Living Reviews in Solar Physics: "Solar force-free magnetic fields"
Wiegelmann, T., Sakurai, T.: Solar force-free magnetic fields. Living Rev Sol Phys 18, 1 (2021). https://doi.org/10.1007/s41116-020-00027-4
Open Access | Review Article
Published: 2 March 2021
Major update of Living Rev Sol Phys 9, 5 (2012)
Abstract:
The structure and dynamics of the solar corona is dominated by the magnetic field. In most areas in the corona magnetic forces are so dominant that all non-magnetic forces such as plasma pressure gradients and gravity can be neglected in the lowest order. This model assumption is called the force-free field assumption, as the Lorentz force vanishes. This can be obtained by either vanishing electric currents (leading to potential fields) or the currents are co-aligned with the magnetic field lines. First we discuss a mathematically simpler approach that the magnetic field and currents are proportional with one global constant, the so-called linear force-free field approximation. In the generic case, however, the relationship between magnetic fields and electric currents is nonlinear and analytic solutions have been only found for special cases, like 1D or 2D configurations. For constructing realistic nonlinear force-free coronal magnetic field models in 3D, sophisticated numerical computations are required and boundary conditions must be obtained from measurements of the magnetic field vector in the solar photosphere.

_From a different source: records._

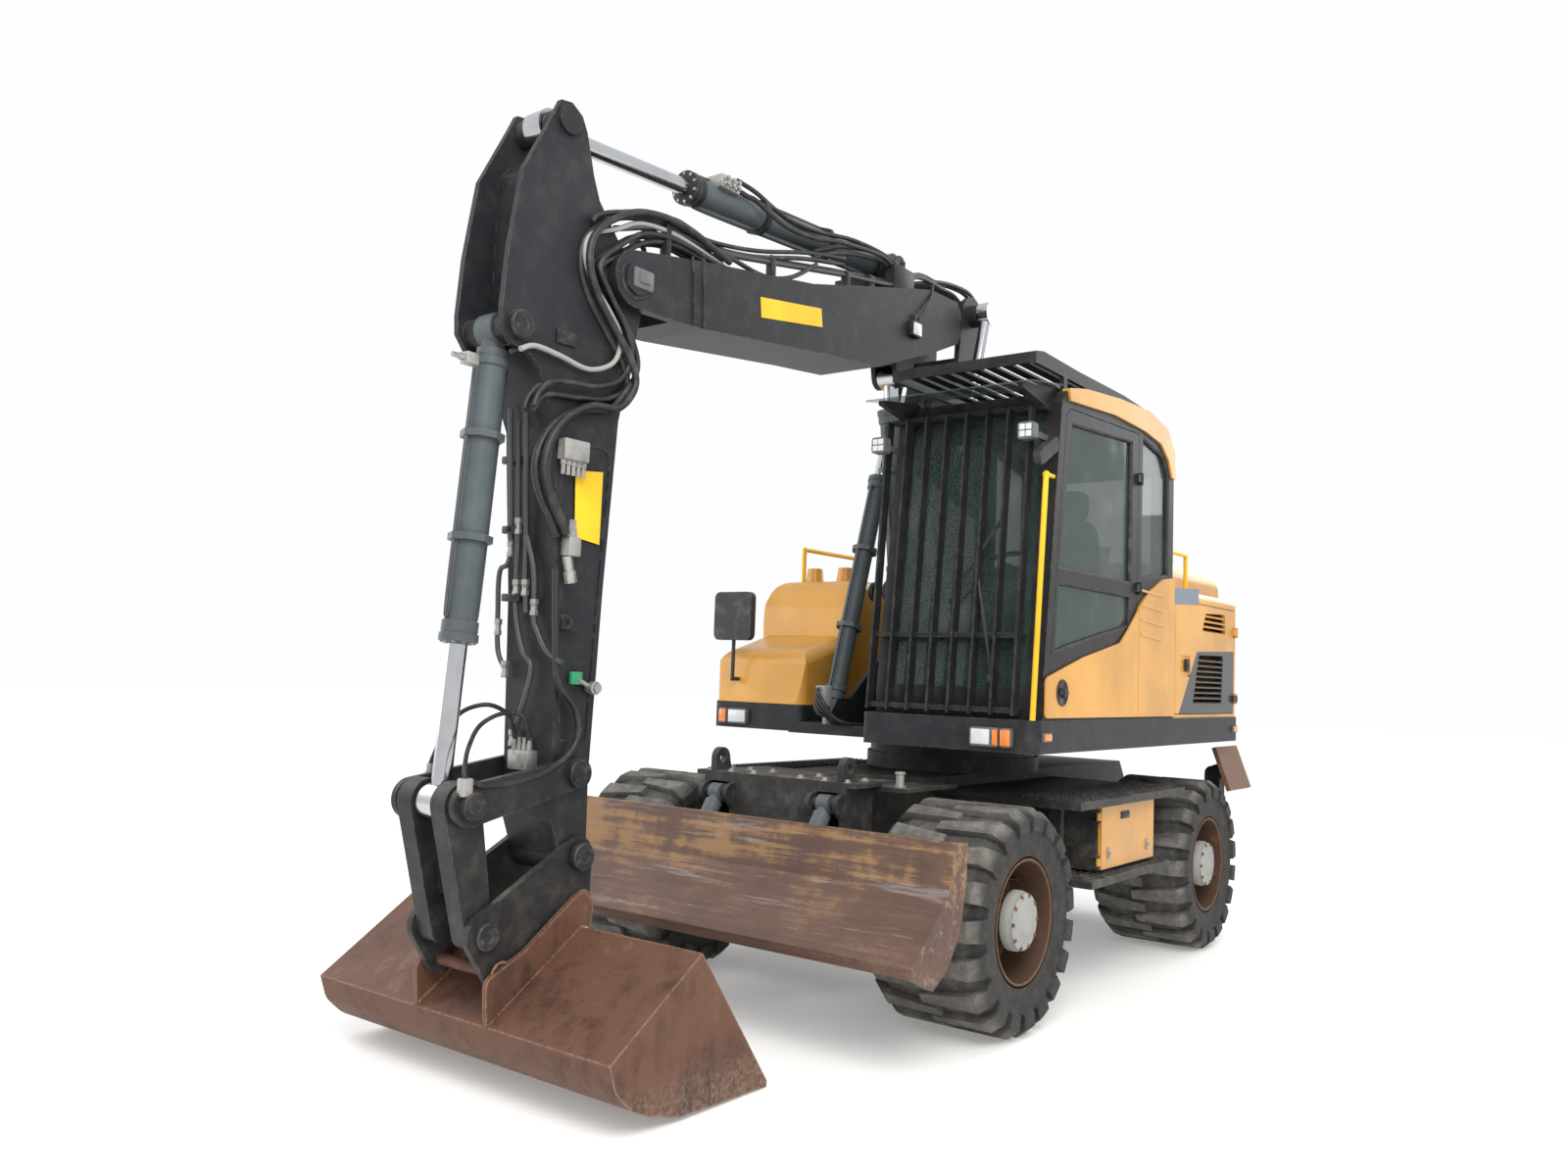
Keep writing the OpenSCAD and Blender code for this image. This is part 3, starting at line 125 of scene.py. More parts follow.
def smooth_path(points, steps=6):
    """Catmull-Rom curve through points: p(t) = 1/2 [1 t t2 t3] C [p0 p1 p2 p3] on each stretch."""
    points = np.asarray(points, float)
    if len(points) < 3:
        return points
    ends = np.vstack([2 * points[0] - points[1], points, 2 * points[-1] - points[-2]])
    curve = []
    for i in range(1, len(ends) - 2):
        a, b, c, d = ends[i - 1:i + 3]
        for t in np.arange(steps) / steps:
            curve.append(0.5 * (2 * b + (c - a) * t + (2 * a - 5 * b + 4 * c - d) * t ** 2
                                + (3 * b - a - 3 * c + d) * t ** 3))
    curve.append(points[-1])
    return np.array(curve)


def surface(rows, caps=True):
    """Quads over rings of points, rows[i][j], each ring closed, with a face over the first and last ring."""
    rows = np.asarray(rows, float)
    count, size = rows.shape[:2]
    faces = []
    for i in range(count - 1):
        for j in range(size):
            k = (j + 1) % size
            faces.append((i * size + j, i * size + k, (i + 1) * size + k, (i + 1) * size + j))
    if caps:
        faces.append(tuple(range(size))[::-1])
        faces.append(tuple(range((count - 1) * size, count * size)))
    return rows.reshape(-1, 3), faces


def tube(path, radius, sides=10):
    """Round tube: ring(i, a) = p(i) + r(i) (n cos a + b sin a), the normal carried along the path."""
    path = np.asarray(path, float)
    radii = np.broadcast_to(radius, len(path))
    ways = np.gradient(path, axis=0)
    normal = np.cross(ways[0], (0.31, 0.2, 0.93))
    angles = 2 * math.pi * np.arange(sides) / sides
    rows = []
    for place, way, r in zip(path, ways, radii):
        way = unit(way)
        normal = unit(normal - way * np.dot(normal, way))
        side = np.cross(way, normal)
        rows.append(place + r * (np.outer(np.cos(angles), normal) + np.outer(np.sin(angles), side)))
    return surface(rows)


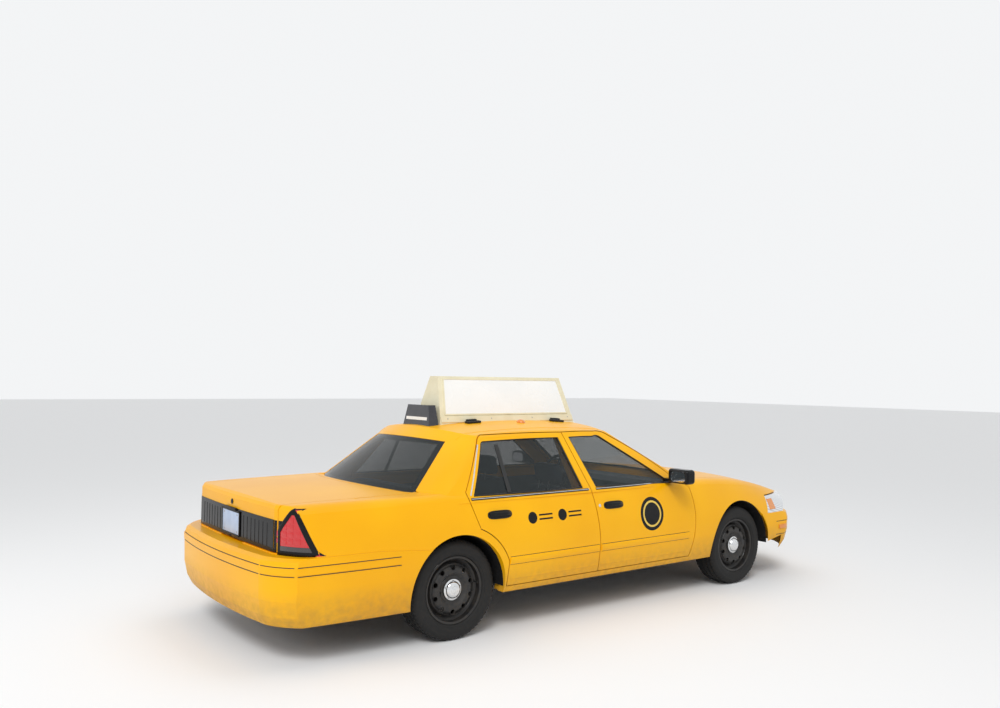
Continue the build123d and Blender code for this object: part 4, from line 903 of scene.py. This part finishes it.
glassTree = surfaceTree("windshield")
for n, (root, tip) in enumerate((((1.190, -0.300), (0.800, 0.250)), ((1.150, 0.380), (0.760, 0.780)))):
    arm = []
    for k in range(15):
        t = k / 14
        x, y = root[0] + (tip[0] - root[0]) * t * 0.30, root[1] + (tip[1] - root[1]) * t
        hit = hitFrom(glassTree, (x + 0.9, y, 1.9), (-0.55, 0, -0.75))
        if hit:
            arm.append((hit[0] + hit[1] * 0.010, hit[1]))
    if len(arm) > 3:
        addStrip(f"wiper_arm_{n}", arm, band(0.006, 0.005, 0.004, -0.002), blackPlastic, "body")
        addStrip(f"wiper_blade_{n}", [(p - q * 0.004, q) for p, q in arm[3:]],
            band(0.010, 0.004, 0.003, -0.004), sealRubber, "body")


# black print round the fixed panes and their rubber
def edgeLoop(node):
    # border edges of the pane's outer side: walks the sharp outline of the solid
    mesh = bmesh.new()
    mesh.from_mesh(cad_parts[node].data)
    bmesh.ops.remove_doubles(mesh, verts=mesh.verts, dist=1e-5)
    bmesh.ops.recalc_face_normals(mesh, faces=mesh.faces)
    outer = {f for f in mesh.faces if f.normal.z > 0.12 or f.normal.z > 0.05 and f.calc_area() > 0.002}
    border = {}
    for edge in mesh.edges:
        inside = [f for f in edge.link_faces if f in outer]
        if len(inside) == 1:
            a, b = edge.verts
            border.setdefault(a, []).append(b)
            border.setdefault(b, []).append(a)
    loops = []
    seen = set()
    for start in list(border):
        if start in seen or len(border[start]) != 2:
            continue
        loop = [start]
        seen.add(start)
        while True:
            ahead = [v for v in border[loop[-1]] if v not in seen]
            if not ahead:
                break
            loop.append(ahead[0])
            seen.add(ahead[0])
        loops.append([v.co.copy() for v in loop])
    mesh.free()
    if not loops:
        return []
    return max(loops, key=lambda l: sum((a - b).length for a, b in zip(l, l[1:] + l[:1])))


def evenLoop(loop, step):
    out = []
    for a, b in zip(loop, loop[1:] + loop[:1]):
        count = max(int((b - a).length / step), 1)
        out += [a.lerp(b, k / count) for k in range(count)]
    thin = [out[0]]
    for point in out[1:]:
        if (point - thin[-1]).length > step * 0.6:
            thin.append(point)
    return thin


paneLook = {"windshield": 0.040, "rear_window": 0.055}
for node, width in paneLook.items():
    tree = surfaceTree(node)
    loop = evenLoop(edgeLoop(node), 0.04)
    middle = sum(loop, Vector()) / len(loop)
    out = []
    for point in loop:
        inward = (middle - point).normalized()
        place, normal, _, _ = tree.find_nearest(point + inward * width * 0.5)
        if normal.z < 0:
            normal = -normal
        out.append((place, normal))
    w = width / 2
    addStrip(node + "_border", out, band(w, w, 0.0009, 0.0002), glossBlack, "body",
        closed=True)
print("nose and panes dressed")

# roof sign, medallion box, marker lamp
signLook = {"rear": -1.0545, "front": 0.3455, "baseHalf": 0.197, "topHalf": 0.053, "topZ": 1.826,
    "baseZ": 1.452, "endRun": 0.057}


def signPoint(u, z, way, lift=0.0):
    # u from 0 at the rear to 1 at the front, on the sloping side of the sign
    t = (z - signLook["baseZ"]) / (signLook["topZ"] - signLook["baseZ"])
    half = signLook["baseHalf"] + (signLook["topHalf"] - signLook["baseHalf"]) * t
    x0 = signLook["rear"] + signLook["endRun"] * t
    x1 = signLook["front"] - signLook["endRun"] * t
    slope = (signLook["baseHalf"] - signLook["topHalf"]) / (signLook["topZ"] - signLook["baseZ"])
    normal = Vector((0, way, slope)).normalized()
    return Vector((x0 + (x1 - x0) * u, way * half, z)) + normal * lift, normal


signTree = surfaceTree("roof_sign")
for hand, way in (("right", -1), ("left", 1)):
    corners = [(0.035, 1.522), (0.965, 1.522), (0.962, 1.805), (0.038, 1.805)]
    panel = []
    for u, z in corners:
        hit = sideHit(signTree, signPoint(u, z, way)[0].x, z, way)
        panel.append(hit[0] + hit[1] * 0.0022 if hit else signPoint(u, z, way, 0.002)[0])
    normal = signPoint(0.5, 1.6, way)[1]
    vertices = panel + [p - normal * 0.0020 for p in panel]
    faces = [[0, 1, 2, 3], [4, 7, 6, 5]] + [[k, 4 + k, 4 + (k + 1) % 4, (k + 1) % 4] for k in range(4)]
    addPiece(f"sign_panel_{hand}", meshFrom(vertices, faces), signPanel, "body")
    rails = []
    for a, b in zip(panel, panel[1:] + panel[:1]):
        line = [(a.lerp(b, k / 6), normal) for k in range(7)]
        rails.append(sweepProfile(line, band(0.006, 0.006, 0.0035, -0.002)))
    addPiece(f"sign_rails_{hand}", joinMeshes(rails), signCream, "body")
    # skirt with its screws
    line = []
    for k in range(25):
        x = signLook["rear"] + 0.012 + (signLook["front"] - signLook["rear"] - 0.024) * k / 24
        hit = sideHit(signTree, x, 1.482, way)
        if hit:
            line.append(hit)
    addStrip(f"sign_skirt_{hand}", line, [(-0.026, -0.001), (-0.026, 0.008), (0.022, 0.008),
        (0.026, 0.003), (0.026, -0.001)], signCream, "body")
    screws = []
    for x in (-0.98, -0.55, -0.12, 0.28):
        hit = sideHit(signTree, x, 1.487, way)
        if hit:
            screws.append(turnProfile([(0.008, 0.0), (0.008, 0.005), (0.0105, 0.004), (0.011, 0.0)],
                hit[0], hit[1], 14))
    addPiece(f"sign_screws_{hand}", joinMeshes(screws), steelBright, "body")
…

This approach is currently a large area of research, as accurate measurements of the photospheric field are available from ground-based observatories such as the Synoptic Optical Long-term Investigations of the Sun and the Daniel K. Inouye Solar Telescope (DKIST) and space-born, e.g., from Hinode and the Solar Dynamics Observatory. If we can obtain accurate force-free coronal magnetic field models we can calculate the free magnetic energy in the corona, a quantity which is important for the prediction of flares and coronal mass ejections. Knowledge of the 3D structure of magnetic field lines also help us to interpret other coronal observations, e.g., EUV images of the radiating coronal plasma.
Update details:
In the updated review, we mainly added new material from articles published between 2012 and 2020. We incorporated about 70 additional references and added 6 new figures. In Sect. 2 “Linear force-free fields”, we added new techniques for deducing the optimal value of the linear force-free parameter alpha from coronal and chromospheric observations. In Sect. 4 “Azimuth ambiguity removal and consistency of field measurements”, we added new investigations regarding the influence of noise and spatial resolution on the performance of ambiguity removal techniques and summarized briefly the methods used for data from SDO/HMI. We added also new investigations on computing the Lorentz force from photospheric vector field measurements. In Sect. 6 “Numerical methods for nonlinear force-free fields”, we added advanced methods for computing nonlinear force-free fields in spherical geometry and newly developed techniques to constrain nonlinear force-free models with coronal observations. We added Sect. 7 “Force-free models: Effects, limitations and comparisons” and summarized how various effects influence the performance of nonlinear force-free computations. We also compared magnetic field extrapolations with alternative methods to derive the coronal magnetic field, e.g., with coronal seismology and MHD-models.